# [THE PROBLEM]
Copy out all lines in the data below containing the string "then".

# [GIVEN RECORDS]

———

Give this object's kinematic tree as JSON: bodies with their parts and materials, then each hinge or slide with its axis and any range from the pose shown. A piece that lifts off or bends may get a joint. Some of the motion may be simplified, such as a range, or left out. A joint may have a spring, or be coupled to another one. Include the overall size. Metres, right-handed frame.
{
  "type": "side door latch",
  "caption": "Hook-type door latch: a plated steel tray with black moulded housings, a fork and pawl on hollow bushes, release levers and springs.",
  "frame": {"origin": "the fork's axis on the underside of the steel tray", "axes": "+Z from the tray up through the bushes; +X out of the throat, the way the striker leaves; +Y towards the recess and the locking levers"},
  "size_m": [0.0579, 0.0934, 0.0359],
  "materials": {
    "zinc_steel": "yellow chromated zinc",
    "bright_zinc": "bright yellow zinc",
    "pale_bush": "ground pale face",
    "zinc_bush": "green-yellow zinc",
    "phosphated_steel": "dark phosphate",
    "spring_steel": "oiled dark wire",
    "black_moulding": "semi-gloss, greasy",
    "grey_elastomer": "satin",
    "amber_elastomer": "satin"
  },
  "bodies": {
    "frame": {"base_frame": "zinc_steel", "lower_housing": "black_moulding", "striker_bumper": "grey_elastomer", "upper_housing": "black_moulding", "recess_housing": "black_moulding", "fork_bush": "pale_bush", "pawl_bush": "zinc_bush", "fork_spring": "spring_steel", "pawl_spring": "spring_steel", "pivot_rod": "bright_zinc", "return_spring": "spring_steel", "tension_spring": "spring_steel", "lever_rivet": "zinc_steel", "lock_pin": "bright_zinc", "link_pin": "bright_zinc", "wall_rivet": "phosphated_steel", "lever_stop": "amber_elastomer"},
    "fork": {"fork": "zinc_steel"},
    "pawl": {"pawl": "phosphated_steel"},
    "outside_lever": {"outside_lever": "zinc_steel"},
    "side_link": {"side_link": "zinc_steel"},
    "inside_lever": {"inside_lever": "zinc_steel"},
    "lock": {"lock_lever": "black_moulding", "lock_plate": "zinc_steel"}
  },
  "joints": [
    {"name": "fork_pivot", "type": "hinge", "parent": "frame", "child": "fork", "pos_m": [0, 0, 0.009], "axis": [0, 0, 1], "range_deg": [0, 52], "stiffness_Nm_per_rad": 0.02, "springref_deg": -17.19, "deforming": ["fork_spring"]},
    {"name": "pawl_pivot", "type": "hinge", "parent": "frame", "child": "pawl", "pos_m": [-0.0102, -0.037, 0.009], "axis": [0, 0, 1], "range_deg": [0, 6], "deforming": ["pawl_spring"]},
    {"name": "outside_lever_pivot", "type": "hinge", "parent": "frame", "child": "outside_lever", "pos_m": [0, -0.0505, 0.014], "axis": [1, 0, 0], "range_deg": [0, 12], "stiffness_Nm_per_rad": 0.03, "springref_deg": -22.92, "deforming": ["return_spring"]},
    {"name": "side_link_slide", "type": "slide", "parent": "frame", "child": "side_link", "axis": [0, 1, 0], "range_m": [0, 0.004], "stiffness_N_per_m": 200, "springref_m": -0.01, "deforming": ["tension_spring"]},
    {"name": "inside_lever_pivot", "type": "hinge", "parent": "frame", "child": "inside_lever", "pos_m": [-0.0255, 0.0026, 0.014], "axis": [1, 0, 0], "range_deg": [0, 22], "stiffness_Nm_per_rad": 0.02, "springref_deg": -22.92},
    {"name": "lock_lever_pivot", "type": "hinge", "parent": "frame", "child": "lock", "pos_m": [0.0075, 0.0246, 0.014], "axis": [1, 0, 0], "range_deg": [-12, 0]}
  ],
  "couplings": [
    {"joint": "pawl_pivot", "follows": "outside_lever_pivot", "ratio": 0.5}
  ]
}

———

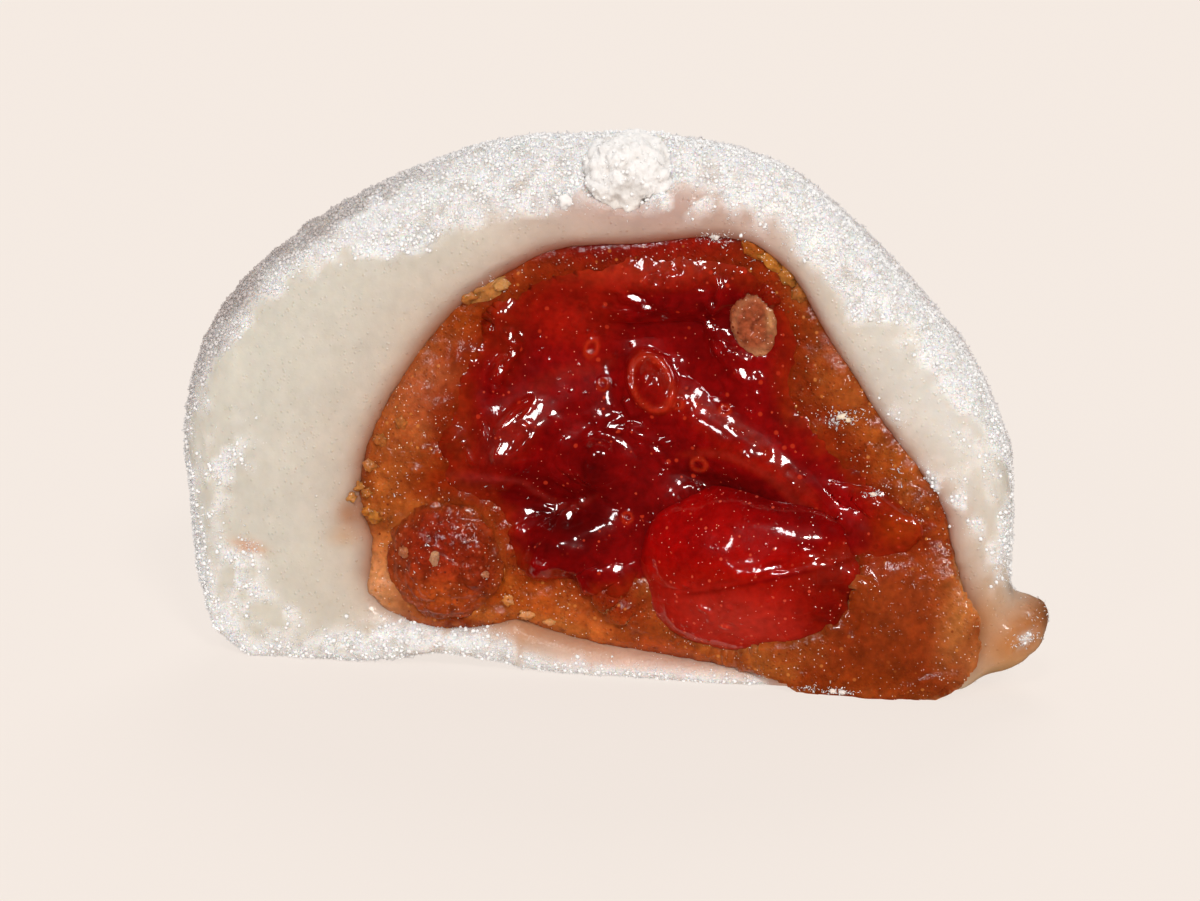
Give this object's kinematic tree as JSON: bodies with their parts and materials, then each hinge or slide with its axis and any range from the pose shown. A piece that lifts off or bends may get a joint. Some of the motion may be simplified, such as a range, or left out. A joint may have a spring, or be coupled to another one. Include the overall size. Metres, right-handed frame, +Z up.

———

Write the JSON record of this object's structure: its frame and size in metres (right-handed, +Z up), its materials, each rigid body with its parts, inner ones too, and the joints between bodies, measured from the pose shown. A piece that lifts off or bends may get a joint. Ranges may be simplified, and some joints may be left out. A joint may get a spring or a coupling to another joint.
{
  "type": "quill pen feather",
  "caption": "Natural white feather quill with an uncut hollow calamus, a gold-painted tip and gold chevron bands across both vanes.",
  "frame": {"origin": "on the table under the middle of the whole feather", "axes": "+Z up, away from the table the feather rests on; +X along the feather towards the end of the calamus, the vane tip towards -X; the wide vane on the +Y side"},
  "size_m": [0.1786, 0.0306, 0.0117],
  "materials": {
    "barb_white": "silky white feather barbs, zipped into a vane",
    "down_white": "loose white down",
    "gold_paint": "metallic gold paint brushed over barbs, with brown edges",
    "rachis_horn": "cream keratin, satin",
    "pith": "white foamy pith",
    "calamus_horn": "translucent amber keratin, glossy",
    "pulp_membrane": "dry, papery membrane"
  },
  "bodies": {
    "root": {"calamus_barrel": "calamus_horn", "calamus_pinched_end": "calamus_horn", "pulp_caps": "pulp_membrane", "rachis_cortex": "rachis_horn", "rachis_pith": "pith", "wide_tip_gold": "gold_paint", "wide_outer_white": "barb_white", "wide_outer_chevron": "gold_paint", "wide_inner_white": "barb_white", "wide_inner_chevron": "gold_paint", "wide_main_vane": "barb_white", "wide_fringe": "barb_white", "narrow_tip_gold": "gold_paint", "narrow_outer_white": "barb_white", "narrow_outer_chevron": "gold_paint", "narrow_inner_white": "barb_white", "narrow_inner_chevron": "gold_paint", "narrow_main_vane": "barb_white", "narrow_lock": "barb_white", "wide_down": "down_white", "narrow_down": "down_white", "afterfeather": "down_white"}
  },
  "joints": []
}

———

# [REPLY TO THE EXERCISE]
Give this object's kinematic tree as JSON: bodies with their parts and materials, then each hinge or slide with its axis and any range from the pose shown. A piece that lifts off or bends may get a joint. Some of the motion may be simplified, such as a range, or left out. A joint may have a spring, or be coupled to another one. Include the overall size. Metres, right-handed frame.
Give this object's kinematic tree as JSON: bodies with their parts and materials, then each hinge or slide with its axis and any range from the pose shown. A piece that lifts off or bends may get a joint. Some of the motion may be simplified, such as a range, or left out. A joint may have a spring, or be coupled to another one. Include the overall size. Metres, right-handed frame, +Z up.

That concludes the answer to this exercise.